You don’t have to be splunk to make money out of distributed grep but it turns out to not be that easy… as proven by the fact that there are quite a few competitors

Aeolun · on Sept 22, 2023

My core competency is saving the business tons of money, so that they can pay me.

westpfelia · on Sept 21, 2023

Uhhhh you splunk scales no matter the size. for just pure ingest. Now if you got duped into the SVC model I can see what you mean. But for pure Gigs/Day ingest if you know what youre doing it can scale infinitely.

jbergens · on Sept 22, 2023

I remember a client using Graylog. It was good for app logging and is available as open source.

tekla · on Sept 21, 2023

This mostly sounds like a badly managed Splunk. If a 1200 line Python script is all you need to replace a Splunk instance, you weren't doing anything all that interesting or well in the first place.

> useful metadata like the IP address of the instance, the machine name, the log source, the datetime,

This should be tagged on every single log line already, and not something that you should be doing post-ingestion

eigenvalue · on Sept 21, 2023

The logs included things like the systemd logs and stuff that I don’t have control over. You need to be able to enrich with arbitrary metadata for it to be generally useful.

My point is more that a large portion of Splunk customers could do the same thing I did and be way better off. Obviously not their huge enterprise customers spending millions a year.

leoc · on Sept 21, 2023

My complaint is that this acquisition is going to add another 1-4 paragraphs of examinable marketing copy to the Cisco CCNP ENCOR textbook. I'll have to somehow remember not to confuse Splunk with Cisco Firepower NGIPS, which uses Snort. This is what happens when an industry starts to name its products after the sound effects from Peppa Pig.

runjake · on Sept 21, 2023

Why wouldn't you just use Graylog Free Edition?

While it doesn't compete with Splunk, IMHO, it's much easier and much better than what 1,200 lines of Python could conjure up. Dashboarding and all. I love it and use it in a very large enterprise environment.

shandor · on Sept 21, 2023

Sounds awesome for your use case!

…but this sounds so much like the legendary Dropbox release thread’s ”just use FTP, SVN, etc” that it made me smile :)

Scarbutt · on Sept 21, 2023

Well no, dropbox is aimed at non-technical oriented users. Sure, they have "enterprise" features for admins now but that's not how it started and in the end the product is vastly consumed by non technical users.
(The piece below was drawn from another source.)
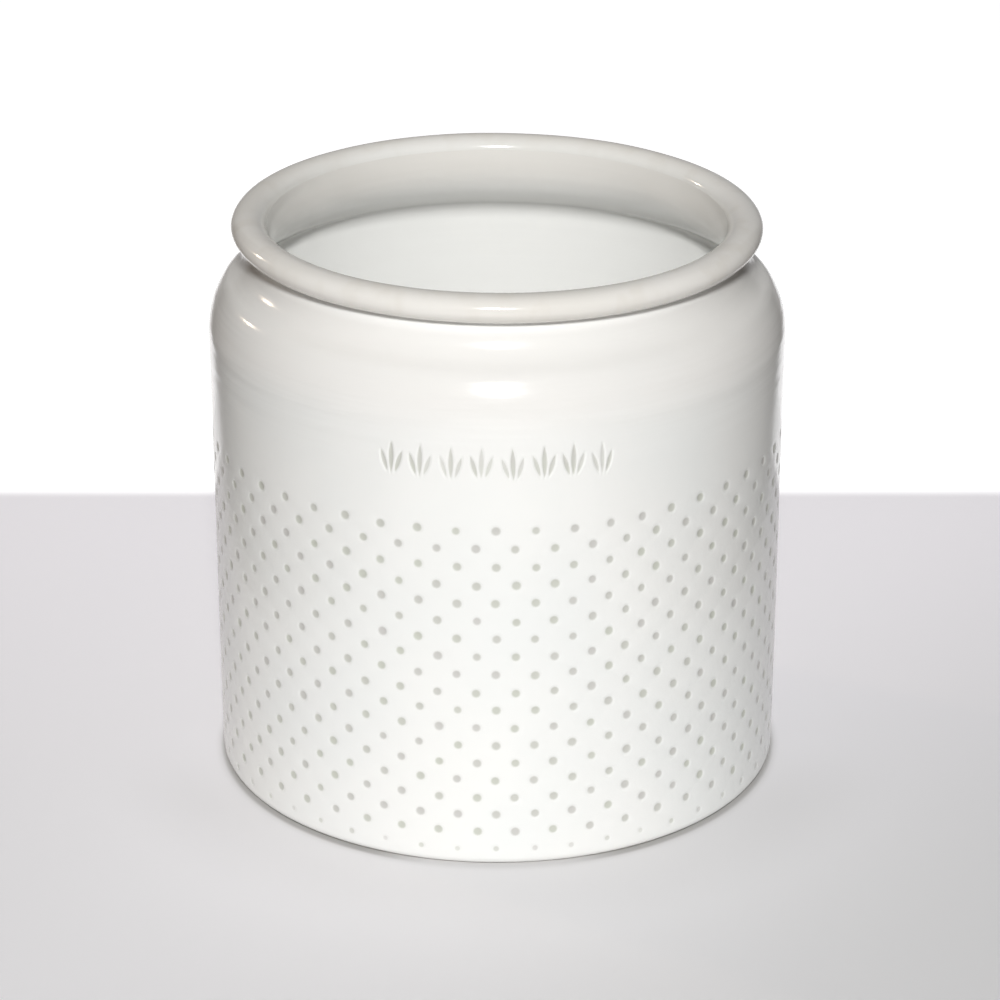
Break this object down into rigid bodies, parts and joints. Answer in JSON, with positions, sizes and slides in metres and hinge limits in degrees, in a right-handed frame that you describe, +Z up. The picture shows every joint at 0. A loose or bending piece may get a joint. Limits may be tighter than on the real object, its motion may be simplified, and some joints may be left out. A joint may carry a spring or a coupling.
{
  "type": "utensil holder",
  "caption": "Round glazed stoneware crock with a straight wall, a turned-in shoulder and a rolled rim, open at the top to hold kitchen utensils upright.",
  "frame": {"origin": "centre of the foot, on the surface the crock stands on", "axes": "+Z up along the crock's axis, -Y towards the front with the stamped marks, +X to the right as the front is seen"},
  "size_m": [0.1526, 0.1526, 0.154],
  "materials": {
    "bare_clay": "unglazed, fine matte stoneware",
    "clay_body": "fired stoneware under the glaze",
    "rim_glaze": "glossy, thinner and slightly beige on the rim",
    "white_glaze": "glossy off-white with impressed beige dots",
    "inside_glaze": "glossy off-white"
  },
  "bodies": {
    "root": {"foot_ring": "bare_clay", "base": "clay_body", "body_wall": "clay_body", "shoulder": "clay_body", "rolled_rim": "rim_glaze", "outer_glaze": "white_glaze", "inner_glaze": "inside_glaze"}
  },
  "joints": []
}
eigenvalue · on Sept 21, 2023

I hear you, but the difference is that Dropbox is actually good and reasonably priced. Splunk is horrible to use and costs 1,000x what it should, and they are super aggressive about harassing you about usage caps and threatening you constantly with huge price hikes. Dropbox has barely raised price over the years (until pretty recently at least) and has been rock solid and amazing.

eigenvalue · on Sept 21, 2023

Since someone asked, I cleaned up my script and released it:

https://news.ycombinator.com/item?id=37600019

anonzzzies · on Sept 21, 2023

Great, finally someone who actually does that. So many examples here with people whining about their Dropbox thingy in 4 lines of Perl but never releasing anything for us to check out. Well done!
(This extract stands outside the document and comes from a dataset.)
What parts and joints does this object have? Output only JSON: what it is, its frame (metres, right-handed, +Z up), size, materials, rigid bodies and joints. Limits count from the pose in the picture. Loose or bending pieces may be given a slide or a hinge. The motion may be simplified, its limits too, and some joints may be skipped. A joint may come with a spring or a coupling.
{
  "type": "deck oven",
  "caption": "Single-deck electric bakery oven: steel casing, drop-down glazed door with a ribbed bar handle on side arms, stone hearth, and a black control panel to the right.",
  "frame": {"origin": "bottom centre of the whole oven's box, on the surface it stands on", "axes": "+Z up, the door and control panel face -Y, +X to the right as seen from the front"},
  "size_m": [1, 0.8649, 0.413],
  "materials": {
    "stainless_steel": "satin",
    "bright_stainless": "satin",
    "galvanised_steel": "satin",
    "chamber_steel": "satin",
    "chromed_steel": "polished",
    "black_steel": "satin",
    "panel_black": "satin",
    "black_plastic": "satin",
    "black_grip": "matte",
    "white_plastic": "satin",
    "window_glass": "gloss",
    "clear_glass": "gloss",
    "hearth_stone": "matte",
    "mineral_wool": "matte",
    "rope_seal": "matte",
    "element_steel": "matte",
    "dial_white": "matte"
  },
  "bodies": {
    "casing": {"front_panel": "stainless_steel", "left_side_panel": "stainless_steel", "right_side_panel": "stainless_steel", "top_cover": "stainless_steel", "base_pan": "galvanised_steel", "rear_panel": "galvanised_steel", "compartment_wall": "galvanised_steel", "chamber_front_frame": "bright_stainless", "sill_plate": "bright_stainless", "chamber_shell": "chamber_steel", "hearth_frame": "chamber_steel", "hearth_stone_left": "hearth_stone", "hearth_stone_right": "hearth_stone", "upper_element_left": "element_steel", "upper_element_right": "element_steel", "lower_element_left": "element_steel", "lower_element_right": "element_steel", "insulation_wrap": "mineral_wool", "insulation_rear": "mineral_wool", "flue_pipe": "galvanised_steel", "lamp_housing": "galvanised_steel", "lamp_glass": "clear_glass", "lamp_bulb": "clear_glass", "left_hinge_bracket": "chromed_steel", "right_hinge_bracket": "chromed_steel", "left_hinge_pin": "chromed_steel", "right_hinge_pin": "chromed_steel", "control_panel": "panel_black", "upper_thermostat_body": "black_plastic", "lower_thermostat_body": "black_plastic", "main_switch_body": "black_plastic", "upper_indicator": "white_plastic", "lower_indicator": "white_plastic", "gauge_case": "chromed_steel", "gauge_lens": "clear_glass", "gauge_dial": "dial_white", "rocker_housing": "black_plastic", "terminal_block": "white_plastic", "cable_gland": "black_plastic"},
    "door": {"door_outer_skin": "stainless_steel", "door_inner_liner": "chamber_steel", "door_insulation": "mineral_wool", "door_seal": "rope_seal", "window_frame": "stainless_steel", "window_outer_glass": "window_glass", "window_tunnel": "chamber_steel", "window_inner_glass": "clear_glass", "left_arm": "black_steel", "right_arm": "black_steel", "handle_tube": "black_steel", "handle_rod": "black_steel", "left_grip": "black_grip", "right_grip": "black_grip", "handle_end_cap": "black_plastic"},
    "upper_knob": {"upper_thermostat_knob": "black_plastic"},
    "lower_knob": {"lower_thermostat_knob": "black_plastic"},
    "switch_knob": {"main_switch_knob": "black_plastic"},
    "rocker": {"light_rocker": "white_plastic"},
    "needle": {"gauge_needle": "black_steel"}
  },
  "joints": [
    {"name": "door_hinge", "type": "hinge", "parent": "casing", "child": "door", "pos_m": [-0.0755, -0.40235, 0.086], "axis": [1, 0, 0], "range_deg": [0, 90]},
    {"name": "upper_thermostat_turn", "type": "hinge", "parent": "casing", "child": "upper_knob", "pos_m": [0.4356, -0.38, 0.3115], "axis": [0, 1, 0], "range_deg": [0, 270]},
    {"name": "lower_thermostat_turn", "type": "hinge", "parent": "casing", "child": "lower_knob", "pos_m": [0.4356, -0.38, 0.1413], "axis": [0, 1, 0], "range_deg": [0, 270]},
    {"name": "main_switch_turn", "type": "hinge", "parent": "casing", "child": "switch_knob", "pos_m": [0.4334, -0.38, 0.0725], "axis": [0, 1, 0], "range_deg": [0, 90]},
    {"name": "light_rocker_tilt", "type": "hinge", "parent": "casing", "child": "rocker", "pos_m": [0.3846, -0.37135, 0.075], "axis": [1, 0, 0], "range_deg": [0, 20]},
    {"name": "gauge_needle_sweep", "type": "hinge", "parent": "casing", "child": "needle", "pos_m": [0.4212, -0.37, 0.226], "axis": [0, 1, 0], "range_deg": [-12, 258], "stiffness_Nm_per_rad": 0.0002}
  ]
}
asynchronous · on Sept 21, 2023

That “thousands of dollars per year” number seems quite a bit low for a Splunk license. Even for a small amount of data it’s more like thousands per month.

spoonjim · on Sept 21, 2023

I’m sure the Cisco CEO is quaking in his boots thinking about this cronjob

geodel · on Sept 21, 2023

Well today you are doing 100KB log processing, who knows, tomorrow you may end up doing 500KB log processing. It will be All Hands On on late night Friday to eliminate this existential threat.

phyzome · on Sept 21, 2023

I used SumoLogic at my last job, which feels basically the same as Splunk. (Maybe not as fast? No idea on price.) There were times when it was easier to sync 45 GB of logs from S3 down to my laptop and run grep over them than it was to figure out the right arcane syntax and wait for the results. :-)

manicennui · on Sept 21, 2023

This comment is incredibly naive. Cisco isn't making acquisition decisions based on your happiness. Splunk's revenue is increasing every year and their losses decrease. It is an incredibly popular tool that complements their products and services well.

ilyt · on Sept 21, 2023

Expect entering splunk API key in next generation of their OSes for seamless monitoring

manicennui · on Sept 21, 2023

I don't know about their router/switch OSes in particular, but a lot of their products already have Splunk integration and they seem to have a couple of products built on top of Splunk.

nemo44x · on Sept 21, 2023

There's quite a few log ingestion programs that can do all that for you. Did you have some type of specialized log that one of the various logging tools couldn't handle for some reason? It sounds like you recreated the ELK stack lol.

bluedays · on Sept 21, 2023

Sounds like a startup

dingdong33 · on Sept 21, 2023

This is most stupid comment I’ve ever read from here.

ShrigmaMale · on Sept 21, 2023

look at vector.dev and clickhouse. fast, has a language for extension, v easy to set up.

evantbyrne · on Sept 21, 2023

I used Vector in the Beaker Studio prototype back when it was designed to deploy directly to Ubuntu virtual machines. That was a couple years ago at this point, and it worked wonderfully!

magixx · on Sept 21, 2023

It's weird seeing no mention of Graylog anywhere here which is slightly different but I've found much easier to use in smaller setups. Unfortunately I have no idea what enterprise cost ends up looking like.

prabhatsharma · on Sept 21, 2023

Why build in this age when too many open source solutions backed by opentelemetry standard are available. Use fluentbit/vector/otel-collector to capture data and send to some open source solution.

eigenvalue · on Sept 21, 2023

Because I find all that stuff to be even more mental overhead to learn and work with, and super annoying to deploy and manage. It would literally take me longer to get one of those kinds of tools to work on my data the way I want it than it took me to make my own tool that does exactly what I want, exactly the way I want it, where it's incredibly trivial for me to add new kinds of logs or anything else.

When you have a hugely complex, made by committee, enterprise-grade generic system/protocol like opentelemetry that does anything and everything, at any scale, it's always going to have huge amount of excess complexity when you are trying to do a specific simple thing well and quickly. It would be harder to figure out the config files for that stuff than it was to just make my own system.

TheRealDunkirk · on Sept 21, 2023

It sounds like you reinvented the concept of a loghost with a database.

mongol · on Sept 21, 2023

It sounds like the difference between a car and a freight train.

moneywoes · on Sept 21, 2023

have you released this anywhere

eigenvalue · on Sept 21, 2023

Yes, just now: https://news.ycombinator.com/item?id=37600019